Besides, Kate added, “I’m a professional woman. I didn’t want to be treated like garbage.”
“Any type of incident like this,” Saracco said, “we have to play by ear because there is no protocol.”
“It’s a crap shoot,” Kate said.
Left For Dead
In trying to help Kate, Trachten and Saracco reached out to the state housing court and the city’s elderly services and health departments. They learned the city doesn’t have one protocol to make sure people like Kate, who don’t have family or lots of money, get what they need. The reality is that there also is no way to be sure that someone as independent as Kate would have come to the attention of the city if she didn’t have caring neighbors.

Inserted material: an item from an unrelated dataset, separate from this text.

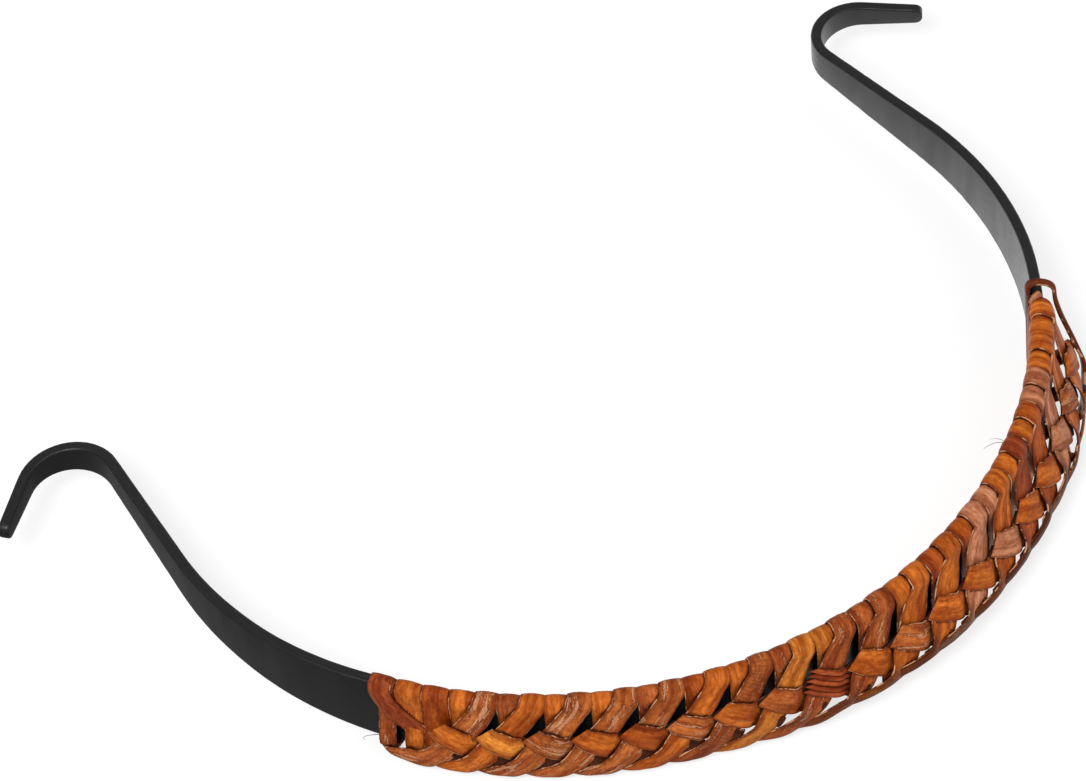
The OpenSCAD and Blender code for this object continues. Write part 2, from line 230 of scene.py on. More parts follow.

The concerned neighbor, who started getting to know Kate last year while doing some work on a nearby house, said that once he realized the state of her living conditions, he made it a point to check regularly on her. He hauls garbage for the city and starts his day at 5 a.m.; he finds time to bring her three squares every day. In December, when she had her stroke, he was the one who convinced her that she needed to go to the hospital.
Kate needed someone to clean up her front door and entryway so she could get in her house when she got home from the rehabilitation center. So she called the neighbor.
“I love that lady like she’s my grandmother,” remarked the neighbor, who said he paid for the clean-up out of his own pocket and finished the job quickly with the help of friends. “Knowing that she doesn’t have anybody, I just did the best that I could do.”
Saracco pointed out that if Kate hadn’t agreed to the help she received, there was no telling how things would have ended up. The city might have had to start a condemnation procedure. Or Kate could have been seriously hurt.
“This really is just the best possible outcome,” Saracco said.
Trachten said they discovered that after Kate’s stroke and a two-month stint in a rehabilitation center in Orange, she was released home. She had a visiting nurse, who Kate said visited once and never returned.
The neighbor said there should be some type of hotline for people to call, particularly elderly people, to get help. He said if he hadn’t convinced Kate to go the hospital in December, he’s not sure she’d still be alive to be rescued from her house in February.
“The thing that kills me the most is that the home nurse walked in and walked out,” he said. “The nurse didn’t contact me and my number is on the front door. She just left her there for dead.”
The men said Kate’s case touched them. They approached it the same as they would if she were their mother or aunt. They even visited her in the hospital.
“We wanted to show respect and make sure that Kate was happy with the outcome,” Trachten said.
Kate was.
“I thank God for them,” she said with tears in her eyes. “It’s better than it was before. I appreciate it. How can I not?”